Material provided -

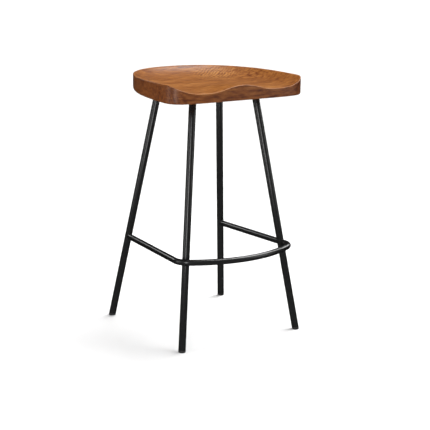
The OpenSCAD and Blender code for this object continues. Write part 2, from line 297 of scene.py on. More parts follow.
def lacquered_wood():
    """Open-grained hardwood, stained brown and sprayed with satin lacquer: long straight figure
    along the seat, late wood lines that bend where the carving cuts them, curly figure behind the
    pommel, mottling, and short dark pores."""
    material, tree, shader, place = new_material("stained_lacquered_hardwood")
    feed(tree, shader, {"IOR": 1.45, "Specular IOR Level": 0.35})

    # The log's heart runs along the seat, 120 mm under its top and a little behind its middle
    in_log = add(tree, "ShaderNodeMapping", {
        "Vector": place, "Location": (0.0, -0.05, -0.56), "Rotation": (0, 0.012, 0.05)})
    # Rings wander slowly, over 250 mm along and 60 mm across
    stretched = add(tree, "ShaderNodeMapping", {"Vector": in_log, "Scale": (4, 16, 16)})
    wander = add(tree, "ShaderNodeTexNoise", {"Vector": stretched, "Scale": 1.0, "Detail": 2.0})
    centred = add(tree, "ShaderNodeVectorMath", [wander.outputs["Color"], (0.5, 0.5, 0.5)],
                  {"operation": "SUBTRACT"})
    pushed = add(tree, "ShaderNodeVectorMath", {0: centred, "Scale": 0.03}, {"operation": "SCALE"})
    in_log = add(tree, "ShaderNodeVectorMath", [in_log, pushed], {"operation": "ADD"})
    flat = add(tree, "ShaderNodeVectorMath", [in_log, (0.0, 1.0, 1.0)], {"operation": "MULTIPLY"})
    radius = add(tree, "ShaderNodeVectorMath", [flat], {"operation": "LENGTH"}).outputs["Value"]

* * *

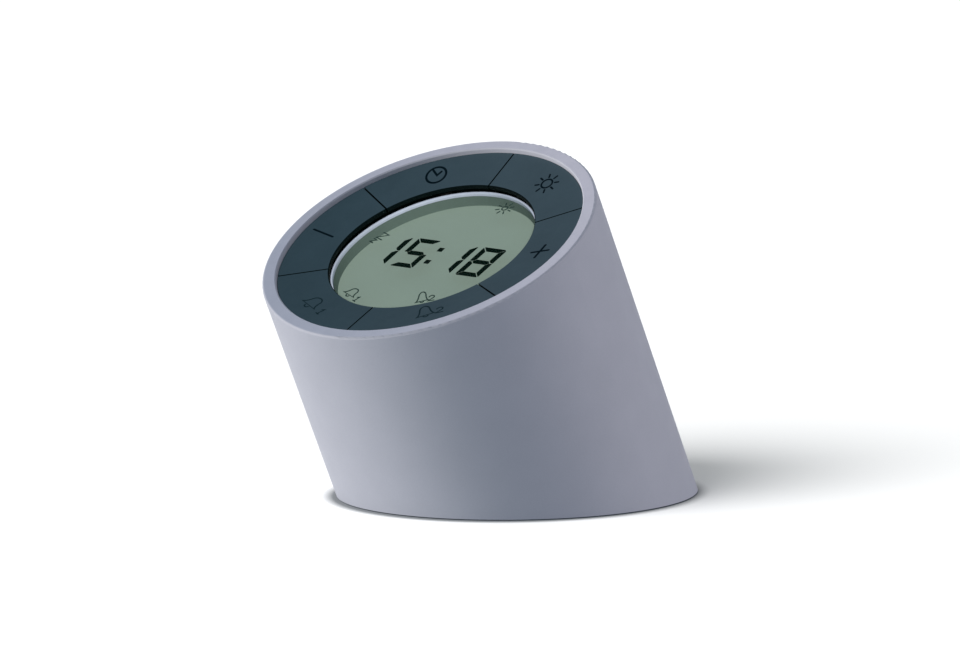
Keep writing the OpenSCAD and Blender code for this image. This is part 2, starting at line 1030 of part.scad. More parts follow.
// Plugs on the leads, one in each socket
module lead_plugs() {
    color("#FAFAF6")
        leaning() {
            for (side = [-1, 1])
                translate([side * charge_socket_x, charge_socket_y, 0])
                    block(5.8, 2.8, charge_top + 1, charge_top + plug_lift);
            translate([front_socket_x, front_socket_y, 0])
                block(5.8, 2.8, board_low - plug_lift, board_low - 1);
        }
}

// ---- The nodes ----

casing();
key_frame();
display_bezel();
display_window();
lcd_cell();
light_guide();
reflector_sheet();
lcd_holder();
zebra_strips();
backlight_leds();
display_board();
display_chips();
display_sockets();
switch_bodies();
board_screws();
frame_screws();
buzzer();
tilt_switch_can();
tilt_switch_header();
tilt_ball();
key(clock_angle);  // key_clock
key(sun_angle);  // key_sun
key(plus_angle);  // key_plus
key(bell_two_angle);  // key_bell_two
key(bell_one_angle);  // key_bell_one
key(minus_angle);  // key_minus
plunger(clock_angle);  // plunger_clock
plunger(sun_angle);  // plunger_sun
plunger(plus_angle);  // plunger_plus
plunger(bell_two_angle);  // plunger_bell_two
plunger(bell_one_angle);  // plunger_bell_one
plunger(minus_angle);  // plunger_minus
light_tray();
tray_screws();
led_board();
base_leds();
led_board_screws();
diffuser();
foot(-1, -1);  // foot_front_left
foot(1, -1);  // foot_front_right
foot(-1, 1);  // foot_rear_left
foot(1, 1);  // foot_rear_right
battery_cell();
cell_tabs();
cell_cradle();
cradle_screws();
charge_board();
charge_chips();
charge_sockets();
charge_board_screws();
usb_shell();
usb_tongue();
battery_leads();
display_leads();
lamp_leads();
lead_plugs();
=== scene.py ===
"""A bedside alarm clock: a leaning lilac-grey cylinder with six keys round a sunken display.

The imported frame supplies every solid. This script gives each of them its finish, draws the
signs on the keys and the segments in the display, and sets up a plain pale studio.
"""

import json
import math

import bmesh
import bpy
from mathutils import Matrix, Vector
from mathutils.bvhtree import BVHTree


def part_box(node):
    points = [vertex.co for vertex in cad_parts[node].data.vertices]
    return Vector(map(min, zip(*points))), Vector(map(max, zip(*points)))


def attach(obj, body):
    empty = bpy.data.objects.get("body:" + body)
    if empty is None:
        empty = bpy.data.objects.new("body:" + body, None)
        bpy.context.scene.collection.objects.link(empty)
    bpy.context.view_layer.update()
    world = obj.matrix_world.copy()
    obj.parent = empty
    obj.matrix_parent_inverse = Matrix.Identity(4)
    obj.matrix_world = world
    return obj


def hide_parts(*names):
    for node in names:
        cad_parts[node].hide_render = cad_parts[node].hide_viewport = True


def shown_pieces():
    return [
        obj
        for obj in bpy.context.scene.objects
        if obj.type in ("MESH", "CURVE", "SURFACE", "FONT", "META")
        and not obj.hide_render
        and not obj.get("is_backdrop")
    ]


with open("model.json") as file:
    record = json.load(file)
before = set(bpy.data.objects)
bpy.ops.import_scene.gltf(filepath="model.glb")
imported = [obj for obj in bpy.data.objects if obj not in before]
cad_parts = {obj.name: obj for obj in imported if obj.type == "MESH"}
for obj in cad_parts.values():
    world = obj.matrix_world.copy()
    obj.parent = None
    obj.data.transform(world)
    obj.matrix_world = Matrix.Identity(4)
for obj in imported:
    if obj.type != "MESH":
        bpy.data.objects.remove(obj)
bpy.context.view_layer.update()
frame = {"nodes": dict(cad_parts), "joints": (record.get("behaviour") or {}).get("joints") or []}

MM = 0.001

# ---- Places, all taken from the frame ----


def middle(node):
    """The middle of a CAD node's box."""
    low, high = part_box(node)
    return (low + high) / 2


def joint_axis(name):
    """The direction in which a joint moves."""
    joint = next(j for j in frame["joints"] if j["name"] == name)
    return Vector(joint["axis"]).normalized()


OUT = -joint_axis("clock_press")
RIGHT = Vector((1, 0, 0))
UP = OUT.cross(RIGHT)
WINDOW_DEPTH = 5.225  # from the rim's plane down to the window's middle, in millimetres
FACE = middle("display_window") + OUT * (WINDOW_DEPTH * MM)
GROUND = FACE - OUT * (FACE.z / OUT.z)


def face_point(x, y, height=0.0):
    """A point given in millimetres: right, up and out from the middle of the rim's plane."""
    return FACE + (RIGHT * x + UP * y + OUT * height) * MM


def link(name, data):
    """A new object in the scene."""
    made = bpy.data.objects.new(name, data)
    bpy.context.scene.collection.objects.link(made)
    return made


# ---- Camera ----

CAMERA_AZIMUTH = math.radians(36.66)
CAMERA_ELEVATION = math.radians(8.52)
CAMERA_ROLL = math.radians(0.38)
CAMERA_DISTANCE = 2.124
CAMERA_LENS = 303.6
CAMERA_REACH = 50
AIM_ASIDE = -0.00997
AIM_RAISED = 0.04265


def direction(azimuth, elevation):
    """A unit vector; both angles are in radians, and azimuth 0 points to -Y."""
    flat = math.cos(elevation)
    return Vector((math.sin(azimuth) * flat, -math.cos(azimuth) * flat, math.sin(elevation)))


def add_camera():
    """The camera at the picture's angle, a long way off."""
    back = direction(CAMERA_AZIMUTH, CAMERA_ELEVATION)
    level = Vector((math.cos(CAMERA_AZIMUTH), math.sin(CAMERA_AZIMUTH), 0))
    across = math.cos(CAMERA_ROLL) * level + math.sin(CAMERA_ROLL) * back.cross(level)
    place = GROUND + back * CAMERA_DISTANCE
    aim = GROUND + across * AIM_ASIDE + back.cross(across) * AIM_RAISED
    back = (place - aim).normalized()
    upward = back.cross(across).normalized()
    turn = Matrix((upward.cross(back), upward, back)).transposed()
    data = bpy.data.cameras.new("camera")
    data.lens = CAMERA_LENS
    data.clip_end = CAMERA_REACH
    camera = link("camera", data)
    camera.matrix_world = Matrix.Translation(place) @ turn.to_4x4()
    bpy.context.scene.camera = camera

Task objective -
Extract and reproduce exactly the lines opening with the line containing "obj.matrix_parent_inverse = Matrix.Identity(4)" and closing with the line containing "obj.parent = None", inclusive.

Task output -
    obj.matrix_parent_inverse = Matrix.Identity(4)
    obj.matrix_world = world
    return obj


def hide_parts(*names):
    for node in names:
        cad_parts[node].hide_render = cad_parts[node].hide_viewport = True


def shown_pieces():
    return [
        obj
        for obj in bpy.context.scene.objects
        if obj.type in ("MESH", "CURVE", "SURFACE", "FONT", "META")
        and not obj.hide_render
        and not obj.get("is_backdrop")
    ]


with open("model.json") as file:
    record = json.load(file)
before = set(bpy.data.objects)
bpy.ops.import_scene.gltf(filepath="model.glb")
imported = [obj for obj in bpy.data.objects if obj not in before]
cad_parts = {obj.name: obj for obj in imported if obj.type == "MESH"}
for obj in cad_parts.values():
    world = obj.matrix_world.copy()
    obj.parent = None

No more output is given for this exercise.